Carson does a fantastic job of having Alex be the embodiment of a confused, lost, unsure yet still teeming with promise twenty-something. She creates a character that is not in any great way tragic or broken down by the world but is still stuck within it – one reflective of how the movie is “for everyone who’s still figuring [life] out”. Whilst this may be controversial, I prefer the movie’s lack of focus on Alex’s past. It wastes no time explaining the events that caused her to be so clouded and misaligned with herself and through this makes her more relatable. Too often are movies focused heavily on a tragic copy-paste backstory which makes the characters niche instead of rounded but not every movie needs to be a take on a great Shakespearian play. Alex is human – she is not in her dream career, not in an ideal relationship and she is completely stricken with grief. She has almost a clean slate and instead of trudging up her past the movie uses this to her advantage. Through her journey, she becomes closer to her true self by focusing her energy on everything that brings her joy and peace. She makes the scary choices, the brave choices that could cause her to fail but through her tenacity she succeeds because why would you live tentatively when you only live once?
It considers what may be truly important in a relationship in a summarised and neat fashion, almost as if it is a test waiting to be reposted on TikTok
Of course, a rom-com would never be complete without a love interest – cue Bradley Ackerman (Kyle Allen). While Alex attempts to complete her life list, Brad (the lawyer overseeing her mother’s will) grows as both a friend and advisor, cheering and encouraging her path. Their relationship acts as a healthy contrast to both her previous relationships shown in the movie, evident through Carson and Allen’s chemistry and behaviours but prominent in their characters’ similarities. The true test of love is completed when compared against her mother’s true love test. The questions act as a guide of whether a relationship has room to last, and many viewers have already put it (and their significant others) to the test after watching. The questions are as follows: ‘Is he kind? Can you tell him everything in your heart? Does he help you become the best version of yourself? Can you see him as the father of your children?’. In a generation of red flags, cancel culture and ‘icks’, finally there is a video that conceptualises feelings beyond the surface. It considers what may be truly important in a relationship in a summarised and neat fashion, almost as if it is a test waiting to be reposted on TikTok and Instagram. The questions themselves reiterate the purpose of the movie – if something does not align with your ideals and purpose, perhaps it is not beneficial for your life and happiness.

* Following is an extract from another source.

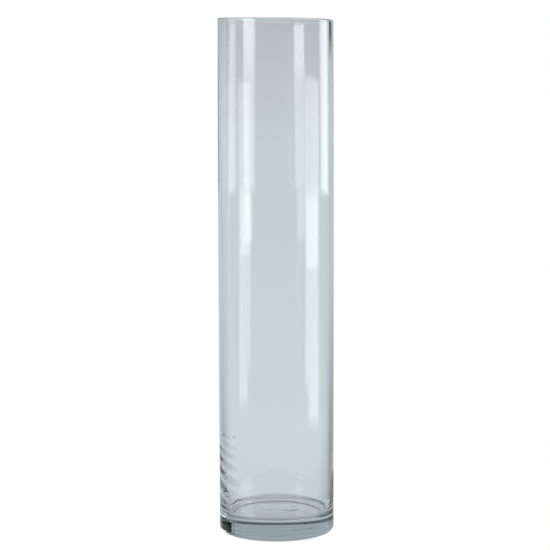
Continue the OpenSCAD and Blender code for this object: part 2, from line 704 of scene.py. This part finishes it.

So, I suppose her mother really did know best in the end? Or maybe her teenage self was the closest she ever was to happiness before being clouded by the world? Maybe sometimes all you do need is to dive into the deep end and hope you can swim your way out of it?
While this is a rom-com, where the ending is guaranteed to be positive, it still holds very true to life. If as a viewer we give Alex the benefit of the doubt and know she can truly find the happiness she is seeking, if not make it herself, should that not reign true for every twenty-something watching it? Our lives may not be movies but Alex’s dreams were not grand in any way. She wanted to be a teacher with a decent salary, she wanted to create a loving family, she wanted her childhood home intact, she wanted to feel unburdened and unrestricted, to stop racing and competing against every other person in the room and she did that. She slowed down when she thought she was supposed to speed up. So in a world that tells you to travel but also stay at home and earn, to study but also quit and get on the corporate ladder, to dream but also be realistic, to love but also be guarded and not naïve, to be good at a range of hobbies, have a wealth of knowledge, have a wealth of wealth and to do it all with a smile, never once faltering or breaking – just stop. “Life is beautiful and messy and complicated and sometimes it doesn’t look the way you think it’s supposed to look and that is okay. Keep going”, it’s okay to still be “figuring it out” – I mean, even Netflix thinks it’s an interesting enough plot to watch. So, take a minute, and think, really think and ask yourself one question: What would be on your life list?